## Task goal
Write the listing out again, all of it, word for word.

::::::::::

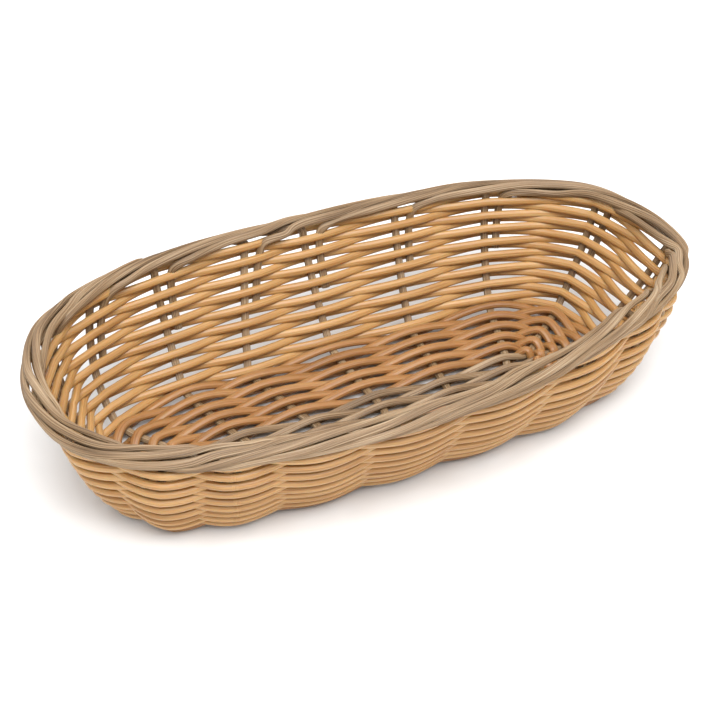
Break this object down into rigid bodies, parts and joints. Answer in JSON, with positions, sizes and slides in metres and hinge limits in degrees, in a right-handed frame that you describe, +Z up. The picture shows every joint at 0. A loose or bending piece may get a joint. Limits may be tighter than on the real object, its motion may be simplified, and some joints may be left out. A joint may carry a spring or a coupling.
{
  "type": "bread basket",
  "caption": "Oval woven bread basket with a flat base, leaning plain-woven walls and a rolled border of flat ribbed strands.",
  "frame": {"origin": "centre of the base on the surface that the basket rests on", "axes": "+X along the long axis, +Y across the basket, +Z up out of the mouth"},
  "size_m": [0.2308, 0.1188, 0.0506],
  "materials": {
    "stake": "satin, finely ribbed along the strand",
    "weaver": "semi-gloss, faint grain along the strand"
  },
  "bodies": {
    "root": {"cross_stake_1": "stake", "cross_stake_2": "stake", "cross_stake_3": "stake", "cross_stake_4": "stake", "cross_stake_5": "stake", "long_stake_1": "stake", "long_stake_2": "stake", "long_stake_3": "stake", "long_stake_4": "stake", "long_stake_5": "stake", "base_weaver_1": "weaver", "base_weaver_2": "weaver", "base_weaver_3": "weaver", "base_weaver_4": "weaver", "base_weaver_5": "weaver", "base_weaver_6": "weaver", "base_weaver_7": "weaver", "base_weaver_8": "weaver", "base_weaver_9": "weaver", "base_weaver_10": "weaver", "wall_weaver_1": "weaver", "wall_weaver_2": "weaver", "wall_weaver_3": "weaver", "wall_weaver_4": "weaver", "wall_weaver_5": "weaver", "wall_weaver_6": "weaver", "wall_weaver_7": "weaver", "wall_weaver_8": "weaver", "wall_weaver_9": "weaver", "wall_weaver_10": "weaver", "wall_weaver_11": "weaver", "wall_weaver_12": "weaver", "wall_weaver_13": "weaver", "wall_weaver_14": "weaver", "wall_weaver_15": "weaver", "wall_weaver_16": "weaver", "wall_weaver_17": "weaver"}
  },
  "joints": []
}
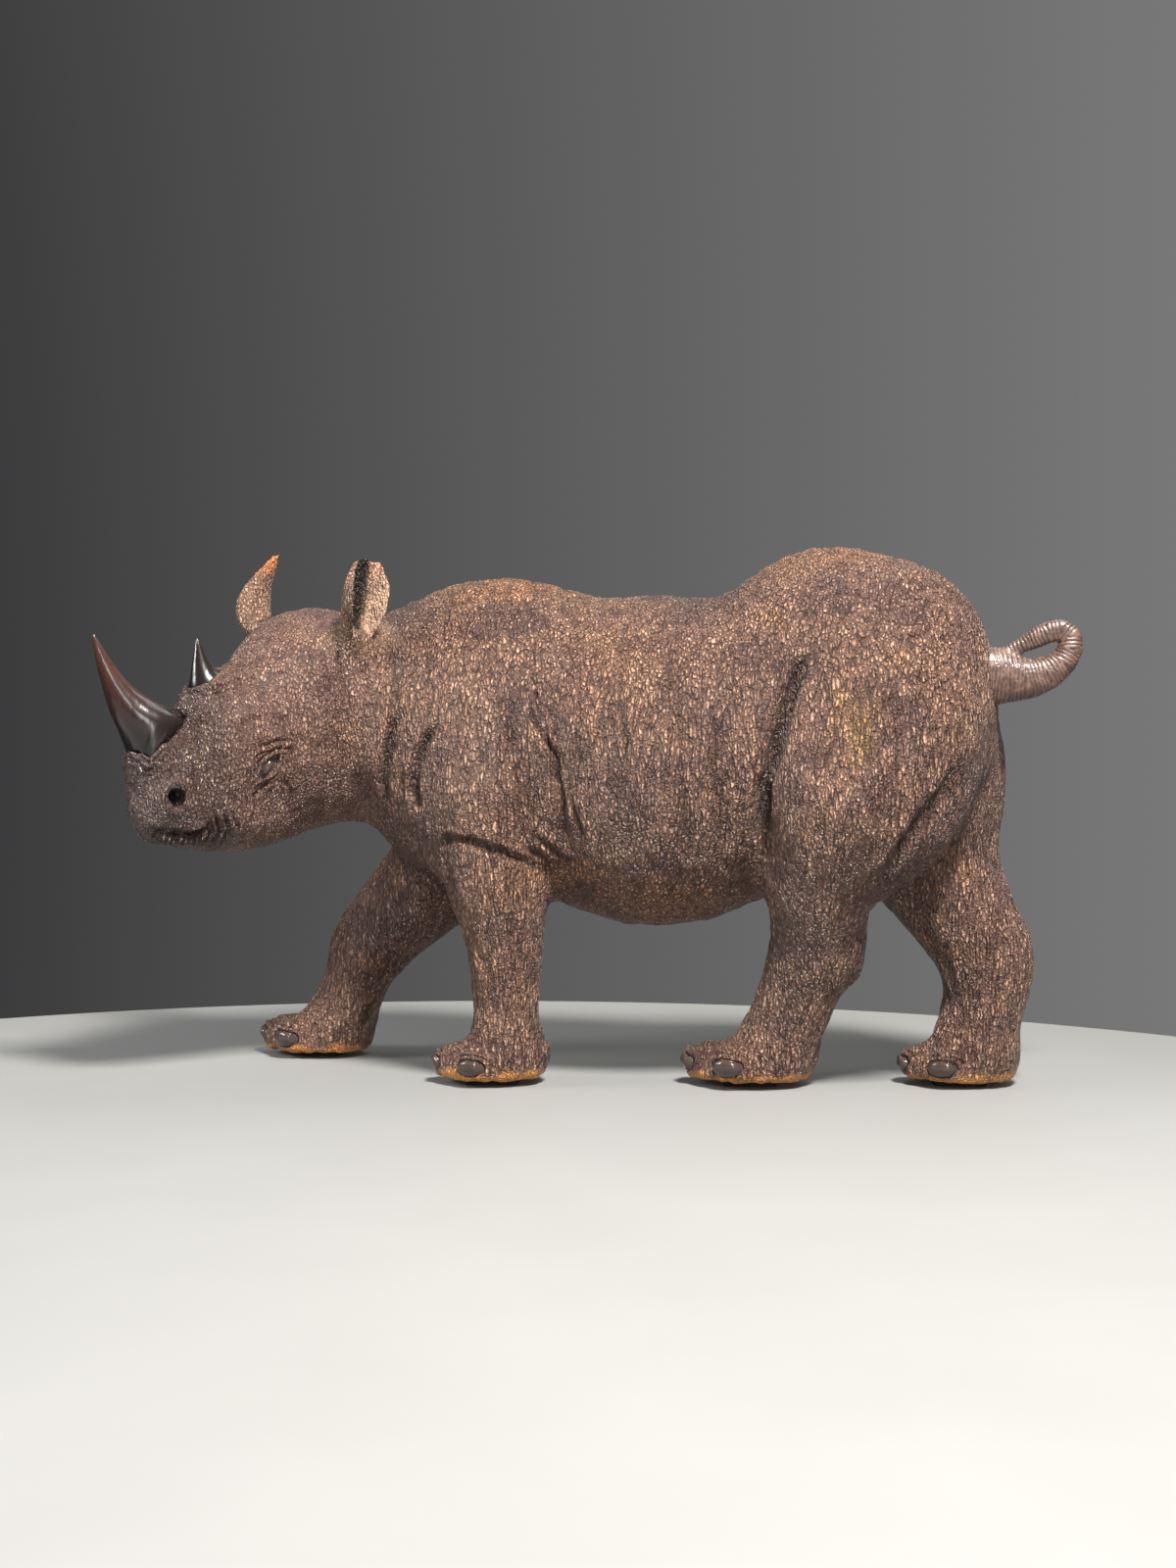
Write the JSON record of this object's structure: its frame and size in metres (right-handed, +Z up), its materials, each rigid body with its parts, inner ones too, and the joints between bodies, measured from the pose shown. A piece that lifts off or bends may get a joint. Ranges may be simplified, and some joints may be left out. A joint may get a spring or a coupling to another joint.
{
  "type": "carved rhinoceros figure",
  "caption": "Carved rhinoceros in mid-stride, head turned to its left, with polished let-in horns, cupped ears, a coiled tail and thin pads under its feet; it stands by its own weight.",
  "frame": {"origin": "on the floor, under the middle of the figure's bounding box", "axes": "+Z up, +X towards the tail (the beast walks towards -X), -Y towards its left flank, to which the head is turned"},
  "size_m": [0.5696, 0.2276, 0.3329],
  "materials": {
    "hide": "stained mid brown, fine wrinkled carving, worn tan at the edges",
    "horn": "polished near black, reddish brown towards the tip",
    "tail": "glossy reddish brown, ribbed across",
    "pad": "matte black"
  },
  "bodies": {
    "root": {"body": "hide", "front_horn": "horn", "rear_horn": "horn", "tail": "tail", "pad_front_left": "pad", "pad_front_right": "pad", "pad_hind_left": "pad", "pad_hind_right": "pad"}
  },
  "joints": []
}
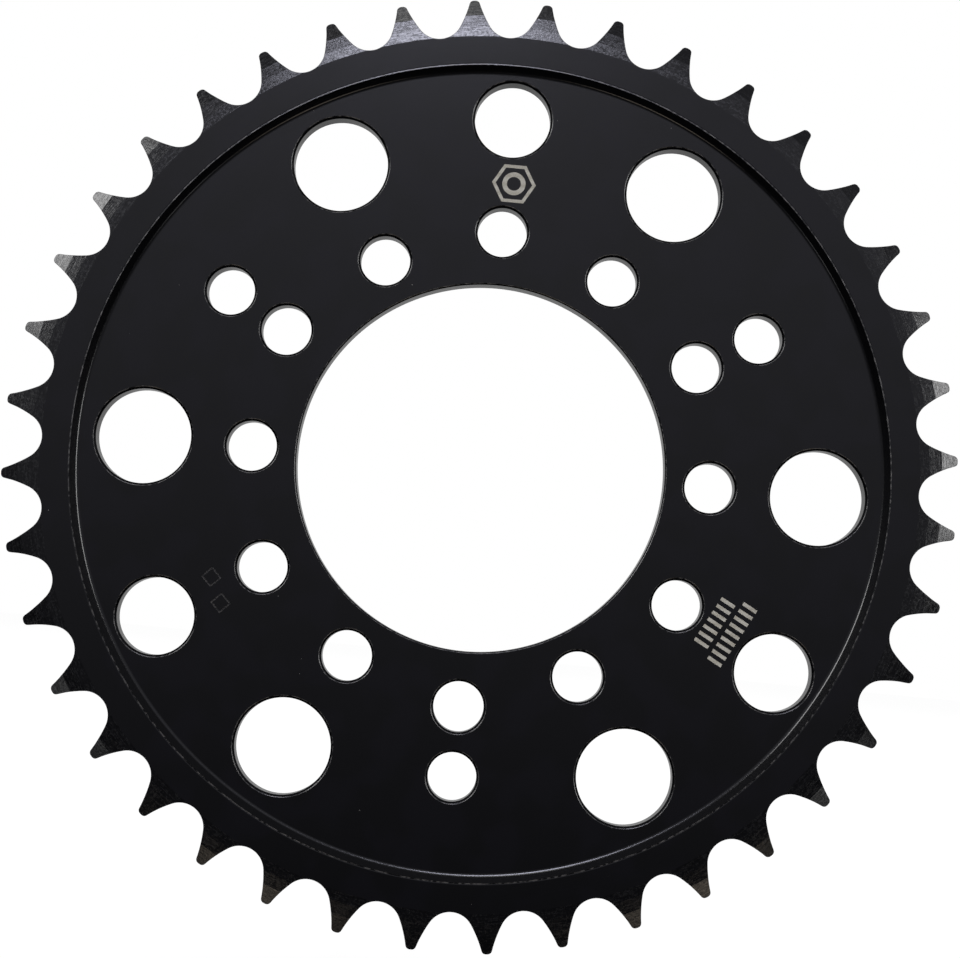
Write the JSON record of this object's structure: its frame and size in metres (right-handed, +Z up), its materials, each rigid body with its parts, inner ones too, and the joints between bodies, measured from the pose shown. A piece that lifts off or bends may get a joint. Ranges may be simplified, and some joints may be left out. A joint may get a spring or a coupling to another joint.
{
  "type": "motorcycle rear sprocket",
  "caption": "One-piece black anodised aluminium rear sprocket plate with a toothed rim, sunk web, central bore, two bolt circles and round lightening holes.",
  "frame": {"origin": "centre of the tooth circle, half-way through the toothed rim", "axes": "+Y along the spin axis, out of the flat back; the stepped front faces -Y; +Z up through a hole of the wide bolt circle"},
  "size_m": [0.2102, 0.006, 0.2102],
  "materials": {
    "black_anodised": "satin black hard anodised, turned"
  },
  "bodies": {
    "root": {"sprocket_plate": "black_anodised"}
  },
  "joints": []
}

::::::::::

## Answer to this problem
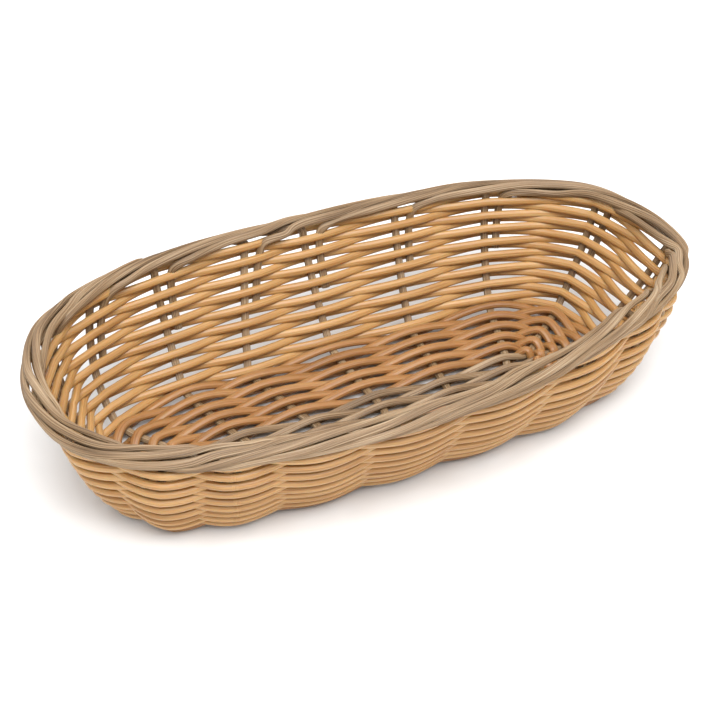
Break this object down into rigid bodies, parts and joints. Answer in JSON, with positions, sizes and slides in metres and hinge limits in degrees, in a right-handed frame that you describe, +Z up. The picture shows every joint at 0. A loose or bending piece may get a joint. Limits may be tighter than on the real object, its motion may be simplified, and some joints may be left out. A joint may carry a spring or a coupling.
{
  "type": "bread basket",
  "caption": "Oval woven bread basket with a flat base, leaning plain-woven walls and a rolled border of flat ribbed strands.",
  "frame": {"origin": "centre of the base on the surface that the basket rests on", "axes": "+X along the long axis, +Y across the basket, +Z up out of the mouth"},
  "size_m": [0.2308, 0.1188, 0.0506],
  "materials": {
    "stake": "satin, finely ribbed along the strand",
    "weaver": "semi-gloss, faint grain along the strand"
  },
  "bodies": {
    "root": {"cross_stake_1": "stake", "cross_stake_2": "stake", "cross_stake_3": "stake", "cross_stake_4": "stake", "cross_stake_5": "stake", "long_stake_1": "stake", "long_stake_2": "stake", "long_stake_3": "stake", "long_stake_4": "stake", "long_stake_5": "stake", "base_weaver_1": "weaver", "base_weaver_2": "weaver", "base_weaver_3": "weaver", "base_weaver_4": "weaver", "base_weaver_5": "weaver", "base_weaver_6": "weaver", "base_weaver_7": "weaver", "base_weaver_8": "weaver", "base_weaver_9": "weaver", "base_weaver_10": "weaver", "wall_weaver_1": "weaver", "wall_weaver_2": "weaver", "wall_weaver_3": "weaver", "wall_weaver_4": "weaver", "wall_weaver_5": "weaver", "wall_weaver_6": "weaver", "wall_weaver_7": "weaver", "wall_weaver_8": "weaver", "wall_weaver_9": "weaver", "wall_weaver_10": "weaver", "wall_weaver_11": "weaver", "wall_weaver_12": "weaver", "wall_weaver_13": "weaver", "wall_weaver_14": "weaver", "wall_weaver_15": "weaver", "wall_weaver_16": "weaver", "wall_weaver_17": "weaver"}
  },
  "joints": []
}
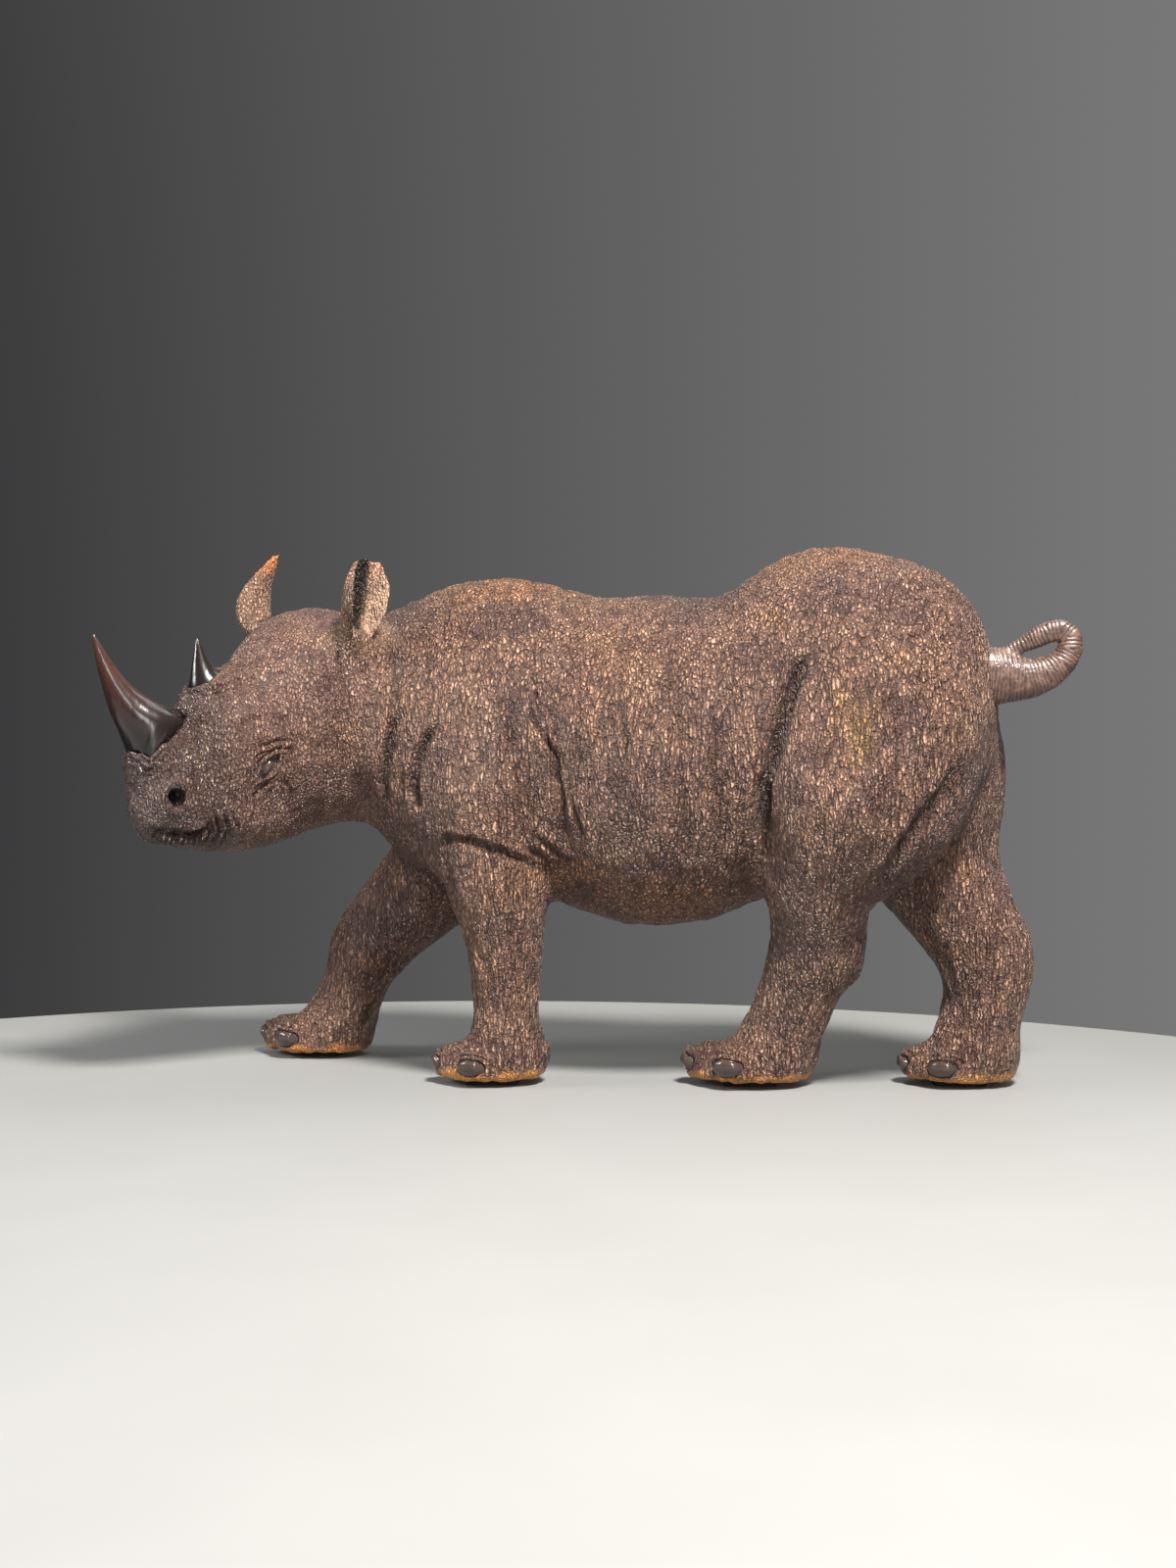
Write the JSON record of this object's structure: its frame and size in metres (right-handed, +Z up), its materials, each rigid body with its parts, inner ones too, and the joints between bodies, measured from the pose shown. A piece that lifts off or bends may get a joint. Ranges may be simplified, and some joints may be left out. A joint may get a spring or a coupling to another joint.
{
  "type": "carved rhinoceros figure",
  "caption": "Carved rhinoceros in mid-stride, head turned to its left, with polished let-in horns, cupped ears, a coiled tail and thin pads under its feet; it stands by its own weight.",
  "frame": {"origin": "on the floor, under the middle of the figure's bounding box", "axes": "+Z up, +X towards the tail (the beast walks towards -X), -Y towards its left flank, to which the head is turned"},
  "size_m": [0.5696, 0.2276, 0.3329],
  "materials": {
    "hide": "stained mid brown, fine wrinkled carving, worn tan at the edges",
    "horn": "polished near black, reddish brown towards the tip",
    "tail": "glossy reddish brown, ribbed across",
    "pad": "matte black"
  },
  "bodies": {
    "root": {"body": "hide", "front_horn": "horn", "rear_horn": "horn", "tail": "tail", "pad_front_left": "pad", "pad_front_right": "pad", "pad_hind_left": "pad", "pad_hind_right": "pad"}
  },
  "joints": []
}
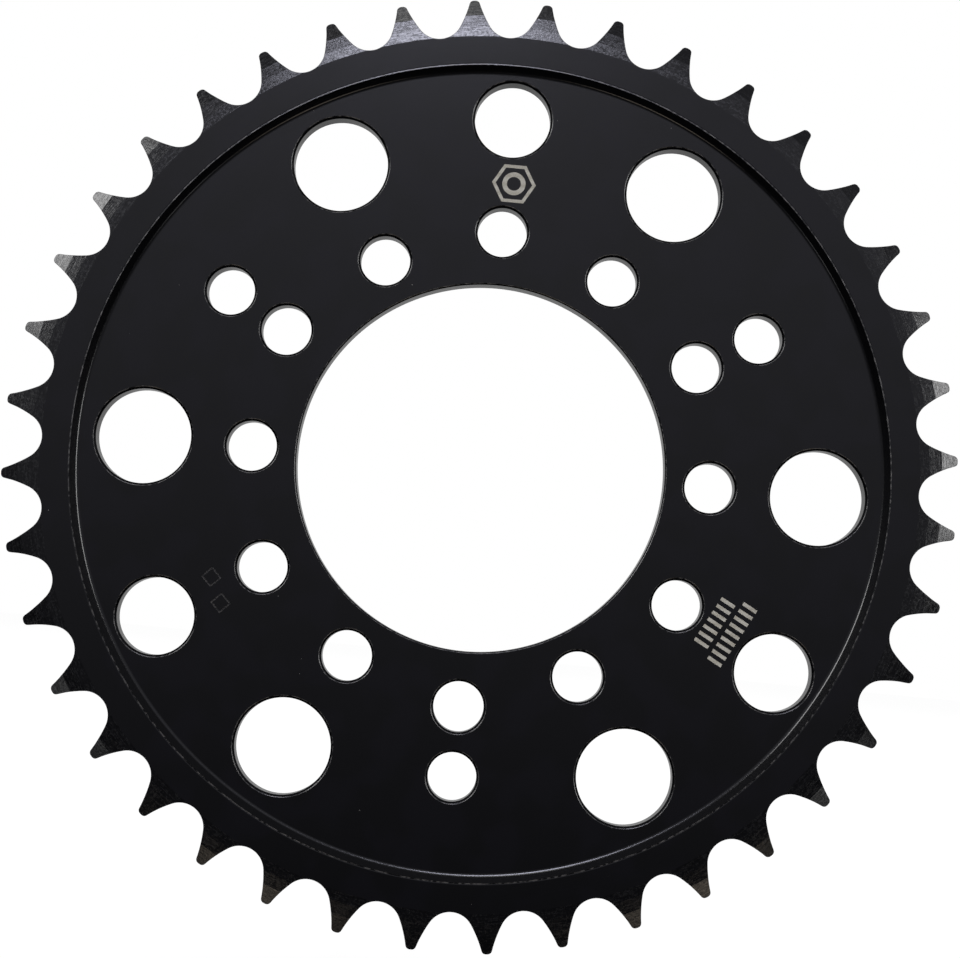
Write the JSON record of this object's structure: its frame and size in metres (right-handed, +Z up), its materials, each rigid body with its parts, inner ones too, and the joints between bodies, measured from the pose shown. A piece that lifts off or bends may get a joint. Ranges may be simplified, and some joints may be left out. A joint may get a spring or a coupling to another joint.
{
  "type": "motorcycle rear sprocket",
  "caption": "One-piece black anodised aluminium rear sprocket plate with a toothed rim, sunk web, central bore, two bolt circles and round lightening holes.",
  "frame": {"origin": "centre of the tooth circle, half-way through the toothed rim", "axes": "+Y along the spin axis, out of the flat back; the stepped front faces -Y; +Z up through a hole of the wide bolt circle"},
  "size_m": [0.2102, 0.006, 0.2102],
  "materials": {
    "black_anodised": "satin black hard anodised, turned"
  },
  "bodies": {
    "root": {"sprocket_plate": "black_anodised"}
  },
  "joints": []
}